While I was there, I thought of some more IWU Coffee talk. The first was that we give each other knowing looks when people use "worldview" language. It's not that we don't acknowledge presuppositions. It's the overly cognitive and oversimplified use of them.
The second, mentioned in the first post, is an aversion to Barna's understanding of the church. We love the local church and think a Christian out in the woods every Sunday worshipping God probably won't remain a Christian very long if s/he doesn't get back into a local assembly of believers. Stanley Hauerwas put it today even more starkly than I would. He believes that God mediates salvation through the church.

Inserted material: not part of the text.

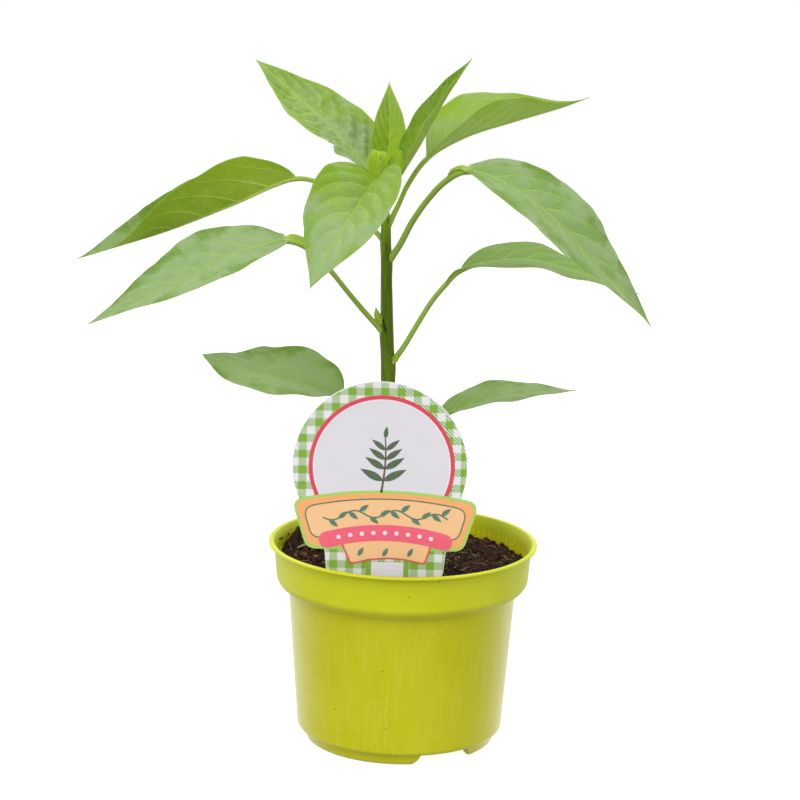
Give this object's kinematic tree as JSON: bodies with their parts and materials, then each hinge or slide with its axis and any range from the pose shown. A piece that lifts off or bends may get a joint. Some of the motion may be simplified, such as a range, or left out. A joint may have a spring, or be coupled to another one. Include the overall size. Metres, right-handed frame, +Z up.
{
  "type": "potted chilli pepper plant",
  "caption": "Young chilli pepper plant with long drooping leaves on one upright stem, in a stepped round nursery pot of soil with a plain card label.",
  "frame": {"origin": "on the ground under the middle of the whole plant's bounding box; the pot's axis stands at x = +22 mm, y = -2 mm", "axes": "+Z up along the pot's axis; -Y is the front, where the label faces; +X to the right of the label as seen"},
  "size_m": [0.2522, 0.1605, 0.307],
  "materials": {
    "pot_plastic": "satin yellow-green injection-moulded plastic, faint upright flow lines",
    "peat_soil": "dark brown fibrous peat with fine pale fibres and bits",
    "stem_green": "smooth green stem, dark streaks at the joints",
    "leaf_green": "soft leaf with pale veins, waxy sheen above, matt and paler below",
    "leaf_young": "thin yellow-green young leaf that lets light through, blistered between the veins",
    "label_card": "printed plastic card, semi-gloss"
  },
  "bodies": {
    "root": {"pot": "pot_plastic", "soil": "peat_soil", "stem": "stem_green", "leaf_left_upper": "leaf_green", "leaf_left_middle": "leaf_green", "leaf_left_lower": "leaf_green", "leaf_right_upper": "leaf_green", "leaf_right_front": "leaf_green", "leaf_right_middle": "leaf_green", "leaf_right_lower": "leaf_green", "leaf_front": "leaf_green", "leaf_back": "leaf_green", "leaf_top_left": "leaf_young", "leaf_top_centre": "leaf_young", "leaf_top_right": "leaf_young", "seed_leaf": "leaf_young", "label": "label_card"}
  },
  "joints": []
}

The third thing, which I remembered in conversation, is that the undergraduate faculty give each other knowing looks when people confuse John Wesley with the Wesleyan Church. As K. Drury likes to say, Wesley is more our grandfather or even great-grandfather than our father. Phoebe Palmer is more like our mother or grandmother even.
In short, we like Wesley but don't really care about those who want to correct the Wesleyan Church because it is not enough like John Wesley. John Wesley didn't found the Wesleyan Church. There is no need for any more dissertations about John Wesley.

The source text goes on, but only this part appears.